*Work to complete*.
Go through the records and show each line where the word "caption" occurs.

*The input*.
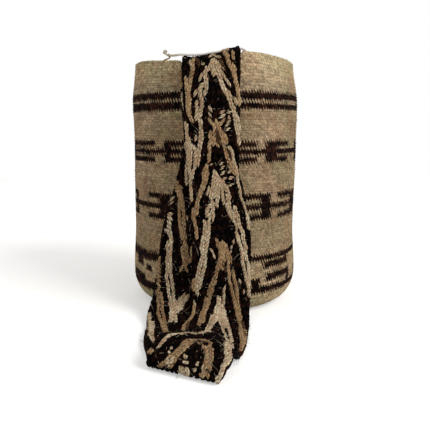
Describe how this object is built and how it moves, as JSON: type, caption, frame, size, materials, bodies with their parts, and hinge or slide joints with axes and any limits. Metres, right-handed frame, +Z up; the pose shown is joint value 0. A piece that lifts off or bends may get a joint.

* * *

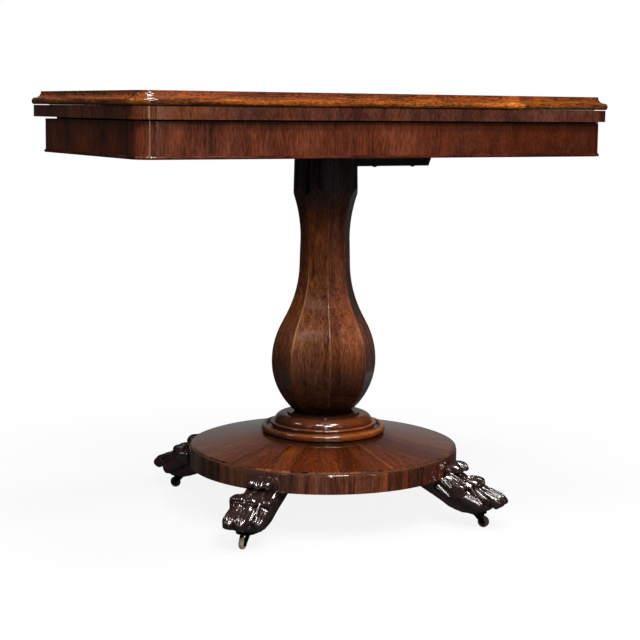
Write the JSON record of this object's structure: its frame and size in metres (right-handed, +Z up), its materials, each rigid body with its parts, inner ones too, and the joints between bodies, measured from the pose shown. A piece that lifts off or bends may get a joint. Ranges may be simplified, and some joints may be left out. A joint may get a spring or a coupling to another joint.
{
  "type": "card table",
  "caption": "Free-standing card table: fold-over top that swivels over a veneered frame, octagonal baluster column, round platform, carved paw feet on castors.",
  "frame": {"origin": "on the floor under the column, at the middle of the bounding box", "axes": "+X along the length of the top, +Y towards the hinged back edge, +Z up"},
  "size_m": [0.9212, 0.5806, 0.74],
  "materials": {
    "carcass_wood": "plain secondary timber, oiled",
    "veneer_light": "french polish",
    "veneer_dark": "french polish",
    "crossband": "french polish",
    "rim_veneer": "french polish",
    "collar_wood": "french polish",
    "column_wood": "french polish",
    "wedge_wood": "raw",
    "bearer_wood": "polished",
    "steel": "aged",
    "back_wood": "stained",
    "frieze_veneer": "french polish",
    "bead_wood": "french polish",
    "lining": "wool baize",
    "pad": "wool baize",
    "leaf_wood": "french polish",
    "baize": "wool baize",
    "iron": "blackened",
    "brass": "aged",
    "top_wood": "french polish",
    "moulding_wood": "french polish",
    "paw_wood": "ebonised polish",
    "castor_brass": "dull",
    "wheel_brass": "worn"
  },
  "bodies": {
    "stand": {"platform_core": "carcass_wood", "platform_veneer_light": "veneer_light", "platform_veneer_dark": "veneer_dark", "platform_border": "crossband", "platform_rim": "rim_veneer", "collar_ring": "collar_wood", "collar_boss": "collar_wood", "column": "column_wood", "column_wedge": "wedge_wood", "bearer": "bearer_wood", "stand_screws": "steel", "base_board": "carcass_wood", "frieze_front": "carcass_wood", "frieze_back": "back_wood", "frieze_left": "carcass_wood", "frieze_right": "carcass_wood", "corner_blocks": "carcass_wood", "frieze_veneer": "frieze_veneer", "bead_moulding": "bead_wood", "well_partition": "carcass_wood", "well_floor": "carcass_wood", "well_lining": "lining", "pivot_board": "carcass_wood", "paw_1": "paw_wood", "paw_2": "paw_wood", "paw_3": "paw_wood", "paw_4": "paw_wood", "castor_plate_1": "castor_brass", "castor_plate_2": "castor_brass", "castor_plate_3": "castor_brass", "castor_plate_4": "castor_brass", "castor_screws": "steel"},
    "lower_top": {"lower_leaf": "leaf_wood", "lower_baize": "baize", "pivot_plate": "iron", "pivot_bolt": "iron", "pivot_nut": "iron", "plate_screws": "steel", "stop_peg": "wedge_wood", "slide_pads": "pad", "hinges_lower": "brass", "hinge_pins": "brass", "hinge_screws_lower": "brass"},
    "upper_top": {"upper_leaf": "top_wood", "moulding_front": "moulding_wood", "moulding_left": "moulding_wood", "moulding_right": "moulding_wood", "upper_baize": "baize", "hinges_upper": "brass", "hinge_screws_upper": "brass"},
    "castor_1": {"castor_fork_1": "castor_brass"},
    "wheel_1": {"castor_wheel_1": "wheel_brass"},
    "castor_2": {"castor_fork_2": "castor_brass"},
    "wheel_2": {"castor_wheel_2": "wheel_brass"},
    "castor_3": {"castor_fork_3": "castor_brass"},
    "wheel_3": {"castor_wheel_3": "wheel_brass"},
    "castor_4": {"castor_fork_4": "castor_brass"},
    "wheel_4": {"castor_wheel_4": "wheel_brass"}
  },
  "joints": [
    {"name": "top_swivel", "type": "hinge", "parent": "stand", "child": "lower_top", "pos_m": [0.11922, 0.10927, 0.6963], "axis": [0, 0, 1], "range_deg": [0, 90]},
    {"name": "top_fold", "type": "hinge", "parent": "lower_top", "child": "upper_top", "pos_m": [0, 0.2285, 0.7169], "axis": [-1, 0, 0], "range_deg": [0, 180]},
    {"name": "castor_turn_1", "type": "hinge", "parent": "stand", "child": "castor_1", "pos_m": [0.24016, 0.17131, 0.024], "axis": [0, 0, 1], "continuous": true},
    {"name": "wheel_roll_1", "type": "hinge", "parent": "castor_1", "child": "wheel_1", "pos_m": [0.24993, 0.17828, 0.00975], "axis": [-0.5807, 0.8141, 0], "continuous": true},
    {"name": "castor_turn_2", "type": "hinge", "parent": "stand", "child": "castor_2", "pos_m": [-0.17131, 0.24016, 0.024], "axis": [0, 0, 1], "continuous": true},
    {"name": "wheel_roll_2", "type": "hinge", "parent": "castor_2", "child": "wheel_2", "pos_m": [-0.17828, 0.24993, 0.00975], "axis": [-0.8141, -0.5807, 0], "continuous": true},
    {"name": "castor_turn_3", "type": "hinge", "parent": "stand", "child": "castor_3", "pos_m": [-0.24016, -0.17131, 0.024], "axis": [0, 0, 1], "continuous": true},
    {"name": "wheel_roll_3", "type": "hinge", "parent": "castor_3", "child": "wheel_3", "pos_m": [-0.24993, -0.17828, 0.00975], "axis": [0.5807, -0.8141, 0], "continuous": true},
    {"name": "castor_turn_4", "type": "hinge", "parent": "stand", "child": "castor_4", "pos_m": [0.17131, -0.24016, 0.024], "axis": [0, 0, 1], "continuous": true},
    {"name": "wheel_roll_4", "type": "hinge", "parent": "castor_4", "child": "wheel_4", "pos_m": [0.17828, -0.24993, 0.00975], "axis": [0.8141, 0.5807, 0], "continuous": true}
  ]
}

---

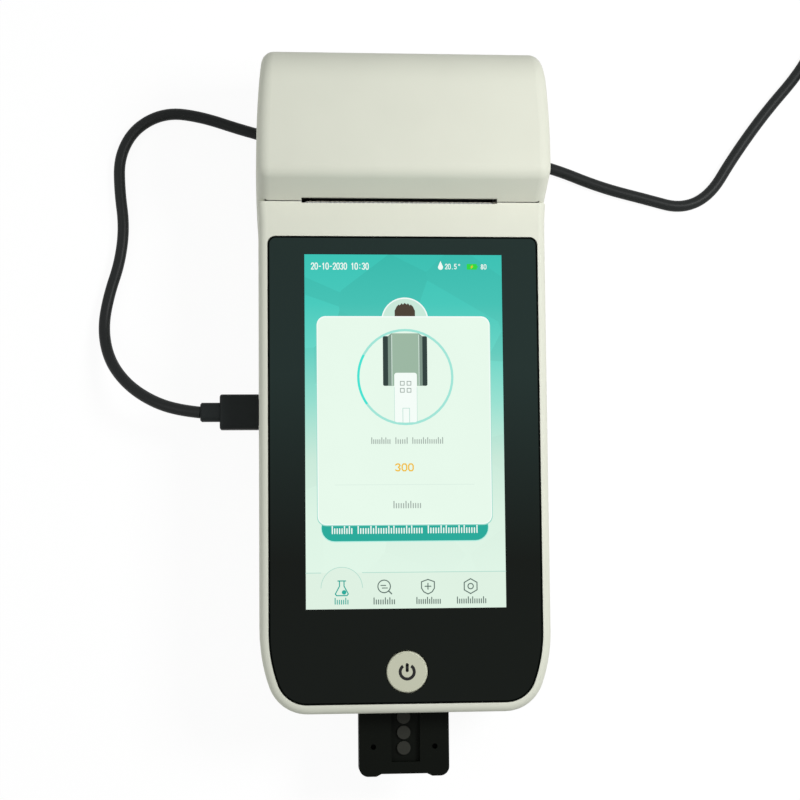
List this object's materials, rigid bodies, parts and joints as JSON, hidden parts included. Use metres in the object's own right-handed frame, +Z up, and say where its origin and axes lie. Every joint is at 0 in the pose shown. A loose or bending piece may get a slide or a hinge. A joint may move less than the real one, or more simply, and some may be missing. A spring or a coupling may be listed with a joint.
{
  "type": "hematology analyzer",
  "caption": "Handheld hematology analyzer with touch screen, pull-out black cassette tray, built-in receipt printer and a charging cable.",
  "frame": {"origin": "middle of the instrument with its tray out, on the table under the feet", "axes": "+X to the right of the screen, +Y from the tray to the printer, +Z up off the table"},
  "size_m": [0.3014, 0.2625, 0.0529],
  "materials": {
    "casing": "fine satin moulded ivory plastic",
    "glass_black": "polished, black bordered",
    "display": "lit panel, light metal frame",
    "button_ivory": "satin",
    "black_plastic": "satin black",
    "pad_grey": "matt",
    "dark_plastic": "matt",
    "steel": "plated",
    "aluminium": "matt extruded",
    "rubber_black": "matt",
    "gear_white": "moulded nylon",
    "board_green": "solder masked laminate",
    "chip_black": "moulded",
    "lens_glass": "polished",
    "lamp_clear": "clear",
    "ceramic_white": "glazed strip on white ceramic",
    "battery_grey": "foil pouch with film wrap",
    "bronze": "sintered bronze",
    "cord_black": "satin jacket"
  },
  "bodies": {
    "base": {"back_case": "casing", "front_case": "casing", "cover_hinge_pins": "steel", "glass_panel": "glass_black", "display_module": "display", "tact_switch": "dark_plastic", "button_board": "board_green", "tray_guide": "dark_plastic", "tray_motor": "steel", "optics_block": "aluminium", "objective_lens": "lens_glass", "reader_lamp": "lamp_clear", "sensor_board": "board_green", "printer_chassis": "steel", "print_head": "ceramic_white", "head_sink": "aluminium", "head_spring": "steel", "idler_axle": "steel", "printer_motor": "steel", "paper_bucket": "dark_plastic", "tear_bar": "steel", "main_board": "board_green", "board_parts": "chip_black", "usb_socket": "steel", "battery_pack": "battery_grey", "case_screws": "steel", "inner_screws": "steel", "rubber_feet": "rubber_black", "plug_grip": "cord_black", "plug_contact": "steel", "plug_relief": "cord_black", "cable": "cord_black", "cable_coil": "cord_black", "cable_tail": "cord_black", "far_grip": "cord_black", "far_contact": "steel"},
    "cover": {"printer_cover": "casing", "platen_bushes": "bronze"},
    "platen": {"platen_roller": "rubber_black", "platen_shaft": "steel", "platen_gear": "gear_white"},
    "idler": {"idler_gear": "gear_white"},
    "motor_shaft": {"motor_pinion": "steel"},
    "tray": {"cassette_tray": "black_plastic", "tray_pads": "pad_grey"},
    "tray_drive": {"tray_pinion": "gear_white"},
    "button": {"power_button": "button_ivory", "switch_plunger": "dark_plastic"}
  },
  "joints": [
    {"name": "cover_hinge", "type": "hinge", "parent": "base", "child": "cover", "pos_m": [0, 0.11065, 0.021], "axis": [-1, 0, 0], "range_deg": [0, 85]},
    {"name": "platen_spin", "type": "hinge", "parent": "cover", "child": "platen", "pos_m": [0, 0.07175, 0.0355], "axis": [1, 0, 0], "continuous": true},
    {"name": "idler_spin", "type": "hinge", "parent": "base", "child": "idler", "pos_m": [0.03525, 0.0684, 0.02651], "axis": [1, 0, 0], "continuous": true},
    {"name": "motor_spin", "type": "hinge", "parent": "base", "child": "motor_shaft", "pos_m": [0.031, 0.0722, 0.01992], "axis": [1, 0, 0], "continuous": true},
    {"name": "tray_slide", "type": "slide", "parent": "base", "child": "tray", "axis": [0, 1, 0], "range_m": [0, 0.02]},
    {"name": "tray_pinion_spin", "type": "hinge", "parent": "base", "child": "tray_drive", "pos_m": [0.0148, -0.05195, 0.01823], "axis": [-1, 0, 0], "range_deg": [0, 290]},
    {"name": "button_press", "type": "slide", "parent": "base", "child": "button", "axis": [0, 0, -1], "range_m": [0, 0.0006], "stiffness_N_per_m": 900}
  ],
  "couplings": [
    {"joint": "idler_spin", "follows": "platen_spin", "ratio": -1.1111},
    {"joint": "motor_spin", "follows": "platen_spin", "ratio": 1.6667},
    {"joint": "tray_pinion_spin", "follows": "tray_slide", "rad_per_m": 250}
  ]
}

*Task result*.
Describe how this object is built and how it moves, as JSON: type, caption, frame, size, materials, bodies with their parts, and hinge or slide joints with axes and any limits. Metres, right-handed frame, +Z up; the pose shown is joint value 0. A piece that lifts off or bends may get a joint.
  "caption": "Free-standing card table: fold-over top that swivels over a veneered frame, octagonal baluster column, round platform, carved paw feet on castors.",
  "caption": "Handheld hematology analyzer with touch screen, pull-out black cassette tray, built-in receipt printer and a charging cable.",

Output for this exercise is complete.